Contact Form Spam Prevention Measures Can Deter Legitimate Form Submissions
Beyond form spam being ignored or banished to its own little section in your email, there are ways to help limit form spam before it gets sent to you.
However, a significant portion of form spam is sent manually by actual people behind a screen. This makes preventative measures ineffective.
Because of this, most measures to prevent form spam create another hurdle for legitimate form submissions. This makes potential clients less likely to contact you, losing opportunities for potential business.
CAPTCHAs are one way to prevent form spam. CAPTCHAs are interactive, which can help prevent form spam that is sent from robots.
For example, a CAPTCHA may ask the person submitting the form to type out a word or phrase that is randomly generated.
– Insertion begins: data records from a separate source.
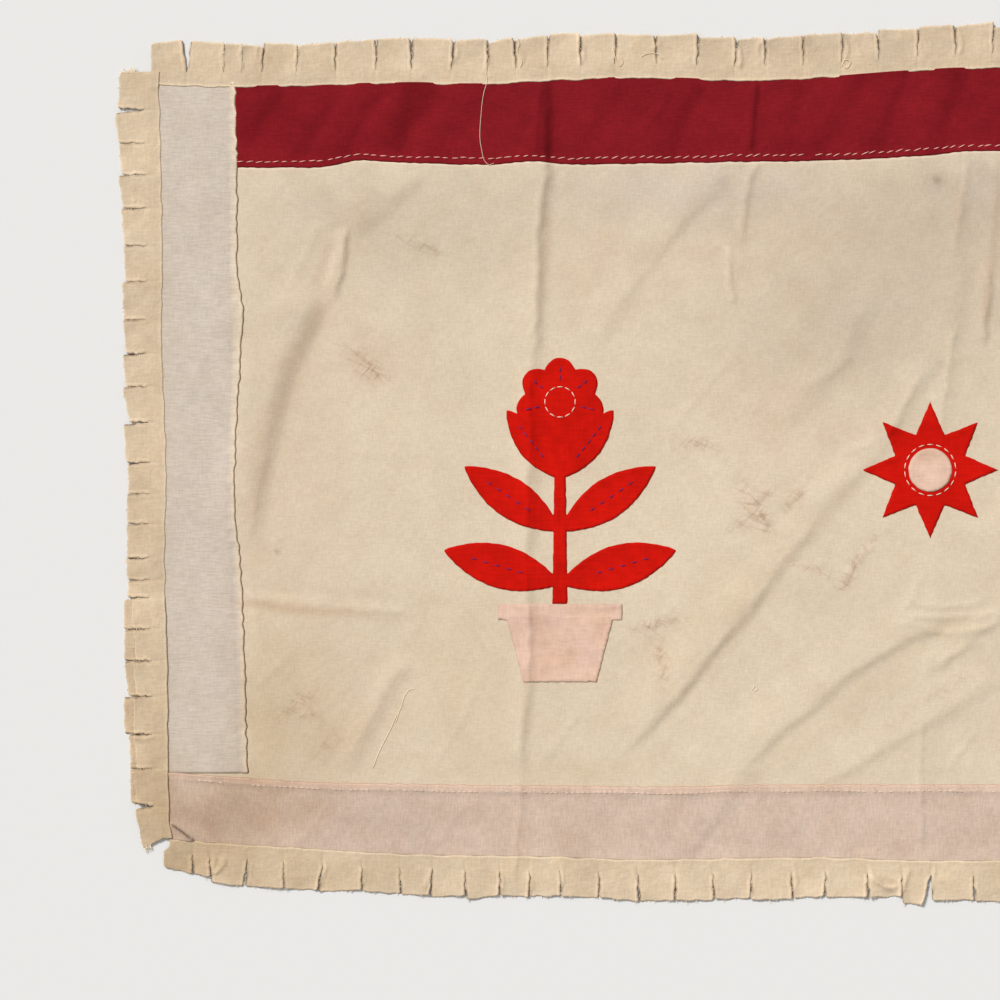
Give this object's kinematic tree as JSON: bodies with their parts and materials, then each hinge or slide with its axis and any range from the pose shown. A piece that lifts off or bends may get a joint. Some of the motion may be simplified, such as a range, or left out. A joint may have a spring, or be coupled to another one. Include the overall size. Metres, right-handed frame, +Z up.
{
  "type": "asafo flag",
  "caption": "Rectangular cotton flag lying face up, with applied border bands, fringes cut into tabs, a sewn plant and star, and shallow folds.",
  "frame": {"origin": "on the surface that the flag lies on, under the middle of its outline", "axes": "+X from the fly end to the hoist end along the flag's length, +Y towards its top edge, +Z up out of the face"},
  "size_m": [1.5237, 0.9355, 0.0073],
  "materials": {
    "cream_cotton": "matt plain weave, aged",
    "crimson_cotton": "matt plain weave",
    "grey_cotton": "matt slubbed weave",
    "pink_grey_cotton": "matt slubbed weave",
    "fringe_cotton": "matt plain weave, frayed edges",
    "scarlet_cotton": "matt plain weave",
    "pink_cotton": "matt plain weave"
  },
  "bodies": {
    "root": {"ground": "cream_cotton", "top_band": "crimson_cotton", "fly_band": "grey_cotton", "foot_band": "pink_grey_cotton", "fringe_top": "fringe_cotton", "fringe_fly": "fringe_cotton", "fringe_fly_back": "fringe_cotton", "fringe_foot": "fringe_cotton", "plant": "scarlet_cotton", "pot": "pink_cotton", "star": "scarlet_cotton", "star_eye": "pink_cotton"}
  },
  "joints": []
}
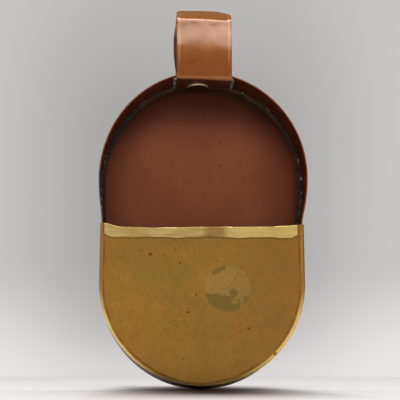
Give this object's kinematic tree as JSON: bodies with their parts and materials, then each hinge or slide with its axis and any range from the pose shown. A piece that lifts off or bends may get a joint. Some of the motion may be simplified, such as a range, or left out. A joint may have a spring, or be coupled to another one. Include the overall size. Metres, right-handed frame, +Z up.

Other examples of CAPTCHAs include forcing a user to pick out easily identifiable elements in an image, such as clicking parts of an image that show vehicles.
While CAPTCHAs can stop robot form spam, a large amount of form spam is submitted by actual humans. This makes CAPTCHAs ineffective in preventing form spam.
The biggest problem with CAPTCHAs? CAPTCHAs turn potentials in to lost opportunities. Sometimes, CAPTCHAs can be hard to interpret, causing user frustration.
Industry research shows that websites with CAPTCHAs could be missing out on over 3% of all potential leads.
When it comes to web leads, 3% is a lot. For example, if you have 1,000 people go to your Contact Form in a month, on average, 30 of them won't fill out your Contact Form because of frustration with your CAPTCHA. That's 30 clients or customers you lost who otherwise would do business with you.
This is even a bigger problem if your business sells high priced products or services, like a lawyer or heavy equipment dealer, where just one customer or client can bring in thousands, if not millions, of dollars to your business.
Honeypots are another way to prevent form spam from robots. Honeypots refer to fake form fields that aren't visible to humans, but are detected by robots. In theory, a form can include honeypot fields that would only be completed by robots. This would cause any form submission with completed honeypot fields to be filtered out as spam.
However, if a program is sophisticated enough to send form submissions in mass to any website that has a form, then that same program is likely sophisticated enough to detect and ignore honeypot fields.